In the Fourth Circuit, which includes Virginia, the standard for judging good faith is the totality of circumstances, under the case of Deans v. O’Donnell, 692 F.2d 968 (4th  Cir. 1982).  In Sosa, the judge was troubled by the debtors’ purpose in converting to chapter 13 when they were current on their mortgages and by the discrepancy between the $500 a month in child support they listed and the $185 claimed by the child support enforcement governmental unit.  As such, the Sosa case was continued for an evidentiary hearing on the issue of good faith.

You should discuss with your Virginia bankruptcy attorney whether your child support arrearage must be paid in full in a chapter 13 plan.

Should a husband or wife consent to relief from the automatic stay if he or she falls behind on the mortgage payments during a chapter 13 case in Virginia?

Should a husband or wife consent to relief from the automatic stay if he or she falls behind on the mortgage payments during a chapter 13 case in Virginia?

One of the best reasons for filing a chapter 13 bankruptcy case is to save a home from foreclosure by allowing the homeowner to make the regular post-petition mortgage payments directly to the mortgage lender outside the plan while the arrearage amount is cured in the plan through the plan payments.  Alternatively, a chapter 13 debtor may propose to sell or refinance a home with equity at some point in the plan to cure a default.  The homeowner in chapter 13 receives the protection of the automatic stay in bankruptcy found in Section 362 of the Bankruptcy Code, which prevents the creditors from trying to collect a pre-petition debt from the debtor, the debtor’s property, or the property of the estate.  This stops the mortgage lender from selling the debtor’s home at a foreclosure auction in Virginia.
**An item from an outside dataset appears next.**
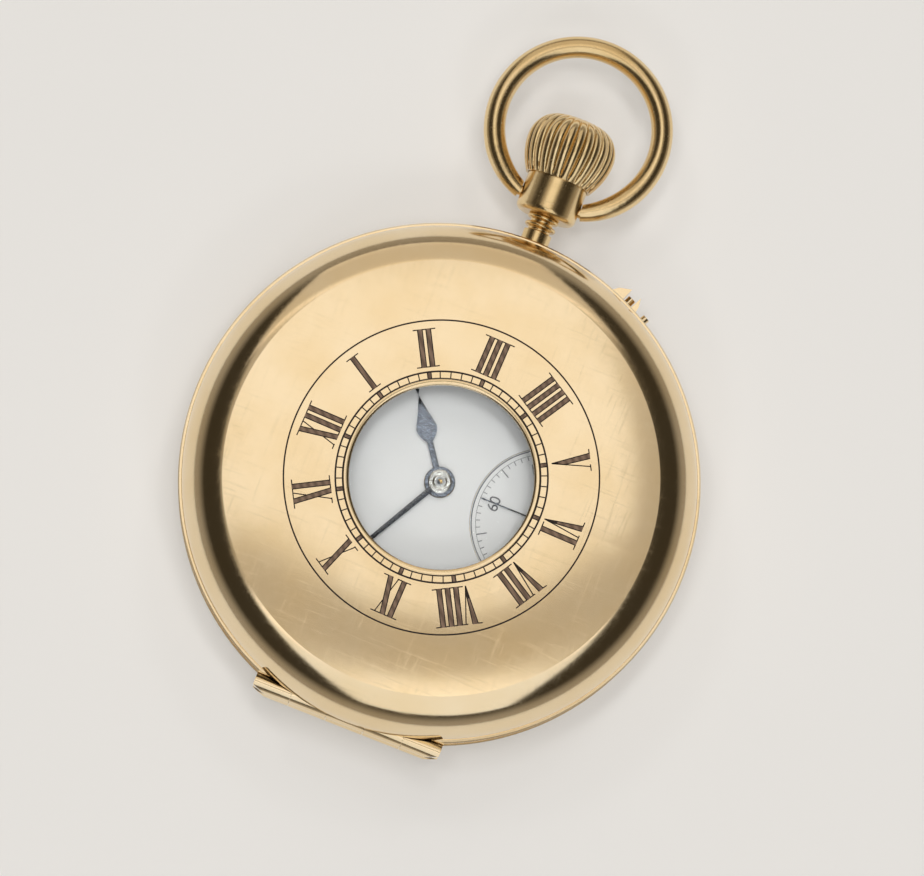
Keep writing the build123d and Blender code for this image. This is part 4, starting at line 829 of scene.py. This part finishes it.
seconds_print = bmesh.new()
add_line(seconds_print, seconds_line, 0.05 * MM, **on_seconds)
add_line(seconds_print, seconds_inner, inner_half, **on_seconds)
add_ticks(seconds_print, seconds_inner - second_tick, seconds_inner, 0.07 * MM, minutes_between,
          **on_seconds)
add_ticks(seconds_print, seconds_inner - ten_tick, seconds_inner + inner_half, 0.1 * MM,
          five_minutes[1:], **on_seconds)
seconds_piece = make_piece("seconds_track", seconds_print, seconds_ink, "case")
print("seconds track:", faces_in(seconds_piece), "faces")

# %% [markdown]
# Tens on the seconds dial
#
# The tens are plain printed figures. Blender's text object writes them, and its curve is turned
# into a mesh so that it can be laid on the sunk dial with the feet to its centre.

# %% Seconds figures
figure_height = 1.1 * MM
FONT_SIZE = figure_height * 1.4
figure_foot = seconds_inner - 1.9 * MM


def add_figures(mesh_builder, words, angle):
    text = bpy.data.curves.new("figures", "FONT")
    text.body = words
    text.size = FONT_SIZE
    text.space_character = 0.92
    text.align_x = "CENTER"
    writer = bpy.data.objects.new("figures", text)
    flat = bpy.data.meshes.new_from_object(writer)
    outward = Vector((cos(angle), sin(angle), 0.0))
    right = Vector((sin(angle), -cos(angle), 0.0))
    turned = Matrix((right, outward, (0.0, 0.0, 1.0))).transposed().to_4x4()
    foot = outward * figure_foot + Vector((*seconds_at, seconds_top + PRINT_DEPTH))
    flat.transform(Matrix.Translation(foot) @ turned)
    mesh_builder.from_mesh(flat)
    bpy.data.objects.remove(writer)
    bpy.data.meshes.remove(flat)


figures = bmesh.new()
for ten, words in enumerate(("60", "10", "20", "30", "40", "50")):
    add_figures(figures, words, pi - ten * tau / 6)
bmesh.ops.remove_doubles(figures, verts=figures.verts, dist=WELD)
figures_piece = make_piece("seconds_figures", figures, seconds_ink, "case")
print("figures:", faces_in(figures_piece), "faces")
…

Despite the best of intentions, statistics tell us that the vast majority of chapter 13 cases are not successfully completed to allow a homeowner to save his or her home.  This may happen in one of two ways, because the case is dismissed or because the lender obtains relief from the automatic stay and forecloses on the home.  A case may be jeopardized due to an unanticipated setback while the case is pending such as a job loss or unexpected illness.  In spite of these setbacks, a debtor may still be able to save the bankruptcy case itself by filing an amended or modified chapter 13 plan which makes up for missed plan payments, or by re-filing a second chapter 13 case when the debtor is back on his or her feet, provided the lender has not yet foreclosed.  If the debtor is married and the other spouse has not filed bankruptcy, the other spouse may wish to file his or her own chapter 13 case to save the home from foreclosure.
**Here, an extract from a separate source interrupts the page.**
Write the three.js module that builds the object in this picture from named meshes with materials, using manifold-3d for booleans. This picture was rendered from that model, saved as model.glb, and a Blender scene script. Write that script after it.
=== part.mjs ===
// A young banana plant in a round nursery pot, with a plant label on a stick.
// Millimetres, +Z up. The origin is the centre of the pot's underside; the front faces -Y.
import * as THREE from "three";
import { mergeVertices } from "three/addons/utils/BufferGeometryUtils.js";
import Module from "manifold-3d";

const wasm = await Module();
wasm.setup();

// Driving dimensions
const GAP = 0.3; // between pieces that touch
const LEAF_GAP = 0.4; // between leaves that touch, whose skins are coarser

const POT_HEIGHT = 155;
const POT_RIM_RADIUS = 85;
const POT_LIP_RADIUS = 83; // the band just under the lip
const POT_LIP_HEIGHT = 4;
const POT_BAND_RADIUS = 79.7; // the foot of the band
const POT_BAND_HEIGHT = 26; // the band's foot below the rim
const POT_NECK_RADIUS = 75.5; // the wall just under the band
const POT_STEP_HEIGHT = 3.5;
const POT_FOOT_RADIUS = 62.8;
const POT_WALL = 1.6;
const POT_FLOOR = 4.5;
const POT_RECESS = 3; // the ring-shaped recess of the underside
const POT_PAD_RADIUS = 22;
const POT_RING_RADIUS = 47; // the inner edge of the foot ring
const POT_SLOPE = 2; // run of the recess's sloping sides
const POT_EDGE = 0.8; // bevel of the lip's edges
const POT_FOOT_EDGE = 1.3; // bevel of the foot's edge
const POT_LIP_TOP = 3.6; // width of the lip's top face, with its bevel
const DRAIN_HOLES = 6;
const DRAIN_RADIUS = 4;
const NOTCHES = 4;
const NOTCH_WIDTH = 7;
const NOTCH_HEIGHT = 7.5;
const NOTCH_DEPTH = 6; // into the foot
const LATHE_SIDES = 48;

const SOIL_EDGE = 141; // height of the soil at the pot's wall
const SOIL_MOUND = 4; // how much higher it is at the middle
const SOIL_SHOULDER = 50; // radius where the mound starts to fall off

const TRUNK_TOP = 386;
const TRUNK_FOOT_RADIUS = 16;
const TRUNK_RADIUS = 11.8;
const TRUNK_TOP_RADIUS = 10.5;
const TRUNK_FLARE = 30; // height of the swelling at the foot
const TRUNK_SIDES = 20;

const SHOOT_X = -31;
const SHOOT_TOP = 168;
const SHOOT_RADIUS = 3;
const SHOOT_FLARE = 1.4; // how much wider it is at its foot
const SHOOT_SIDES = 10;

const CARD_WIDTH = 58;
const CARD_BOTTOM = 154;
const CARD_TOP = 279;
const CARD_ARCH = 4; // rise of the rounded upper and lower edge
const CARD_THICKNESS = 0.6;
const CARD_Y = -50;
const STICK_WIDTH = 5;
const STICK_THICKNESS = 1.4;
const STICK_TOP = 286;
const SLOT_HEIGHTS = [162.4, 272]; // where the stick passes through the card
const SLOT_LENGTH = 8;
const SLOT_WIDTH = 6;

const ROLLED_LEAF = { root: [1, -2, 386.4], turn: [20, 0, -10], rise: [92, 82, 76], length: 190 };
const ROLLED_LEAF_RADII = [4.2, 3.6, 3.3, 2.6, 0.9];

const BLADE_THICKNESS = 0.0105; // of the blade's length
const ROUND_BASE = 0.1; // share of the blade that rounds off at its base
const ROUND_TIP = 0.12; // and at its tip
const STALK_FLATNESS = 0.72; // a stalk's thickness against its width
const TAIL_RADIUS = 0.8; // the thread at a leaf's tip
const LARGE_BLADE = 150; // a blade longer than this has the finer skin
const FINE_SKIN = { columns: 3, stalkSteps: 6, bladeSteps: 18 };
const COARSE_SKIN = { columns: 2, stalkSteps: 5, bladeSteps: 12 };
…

If, on the other hand, the case is continuing, but the debtor fails to make one or more of the regular mortgage payments directly to the lender, the lender will often file a Motion for Relief from the Automatic Stay, asking the bankruptcy judge to allow the lender to pursue the lender’s state law rights and remedies, including a foreclosure sale of the property in Virginia.
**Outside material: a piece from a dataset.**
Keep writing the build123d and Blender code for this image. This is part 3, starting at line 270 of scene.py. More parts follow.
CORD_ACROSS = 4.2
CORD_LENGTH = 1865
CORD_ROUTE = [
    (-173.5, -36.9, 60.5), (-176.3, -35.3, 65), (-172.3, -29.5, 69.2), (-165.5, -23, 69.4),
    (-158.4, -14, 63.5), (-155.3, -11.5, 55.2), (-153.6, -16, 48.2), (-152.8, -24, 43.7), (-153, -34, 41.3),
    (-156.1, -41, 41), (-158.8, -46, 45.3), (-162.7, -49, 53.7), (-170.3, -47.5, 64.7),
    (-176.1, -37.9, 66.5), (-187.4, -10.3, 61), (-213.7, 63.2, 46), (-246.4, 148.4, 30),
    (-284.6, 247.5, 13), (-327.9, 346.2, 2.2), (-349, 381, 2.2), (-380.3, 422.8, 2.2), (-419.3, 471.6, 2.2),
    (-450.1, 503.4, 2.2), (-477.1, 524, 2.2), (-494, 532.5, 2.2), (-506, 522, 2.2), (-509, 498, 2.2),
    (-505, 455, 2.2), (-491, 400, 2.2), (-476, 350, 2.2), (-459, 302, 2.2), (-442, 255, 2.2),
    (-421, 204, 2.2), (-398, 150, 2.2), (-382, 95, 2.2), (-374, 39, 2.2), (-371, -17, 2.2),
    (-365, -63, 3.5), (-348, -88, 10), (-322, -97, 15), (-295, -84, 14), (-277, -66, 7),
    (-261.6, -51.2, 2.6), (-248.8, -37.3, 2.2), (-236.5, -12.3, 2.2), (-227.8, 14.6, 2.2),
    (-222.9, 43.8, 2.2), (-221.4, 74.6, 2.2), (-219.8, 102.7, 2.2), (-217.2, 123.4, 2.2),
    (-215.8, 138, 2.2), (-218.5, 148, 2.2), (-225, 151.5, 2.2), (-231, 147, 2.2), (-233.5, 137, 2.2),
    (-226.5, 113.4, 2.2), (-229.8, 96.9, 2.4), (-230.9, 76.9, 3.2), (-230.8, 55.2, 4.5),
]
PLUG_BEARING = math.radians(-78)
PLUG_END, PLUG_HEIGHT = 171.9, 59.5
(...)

The debtor has a number of options when responding to a Motion for Relief from Stay.  A debtor may wish to contest the matter and request an evidentiary hearing on the issue of whether cause exists for relief from stay.  Sometimes the mortgage lender has not properly accounted for the post-petition payments made, or the party filing the motion is not the proper party or does not have standing to enforce the mortgage note in bankruptcy court.   On the other hand, a debtor may decide not to contest the motion or to consent to relief from stay.  If the case is close to dismissal for other grounds, such as default in the plan payments, the debtor may simply allow the case to be dismissed without addressing the motion, relying on the possibility of a good faith re-filing with a motion to extend or impose the automatic stay.  Again, in the case of a married couple where only one spouse has filed bankruptcy, the other spouse may now wish to file a separate chapter 13 case to save their home from foreclosure.

Perhaps the most common, though not always most advantageous, resolution of a Motion for Relief from Stay in U.S. Bankruptcy Court for the Eastern District of Virginia is known as a “drop dead order” or a “six month cure order”.  This order provides that the debtor will make up for the missed payments, plus attorney’s fees and costs, by making extra direct payments for six months to bring the post-petition account current.  This often imposes an impossible burden on a cash-strapped chapter 13 debtor, who is also responsible for making plan payments and the regular mortgage payments at the same time, particularly if all of the debtor’s disposable income is being devoted to plan payments.  If the debtor defaults in the regular payments or extra 6 payments under the drop dead order, then the lender may have to first file an affidavit of default, which, if unanswered, allows the mortgage lender to resort to its state law rights.

Under the holding of Matter of Mendoza, 111 F.3d 1264 (C.A.5 (Tex), 1997), the debtor has another option.  In certain circumstances, a debtor may be able to put the post-petition arrearage into a modified plan, to be cured along with pre-petition arrearage.  The Mendoza holding rests on the existence of equitable grounds allowing modification in the circumstances and on the particular language of 11 U.S.C. 1322(b)(5) which does not expressly limit the debtor’s right to cure a default to a pre-petition default.

You should consult with your Virginia bankruptcy attorney concerning all of your options when you must respond to a Motion for Relief from Stay in your chapter 13 bankruptcy case.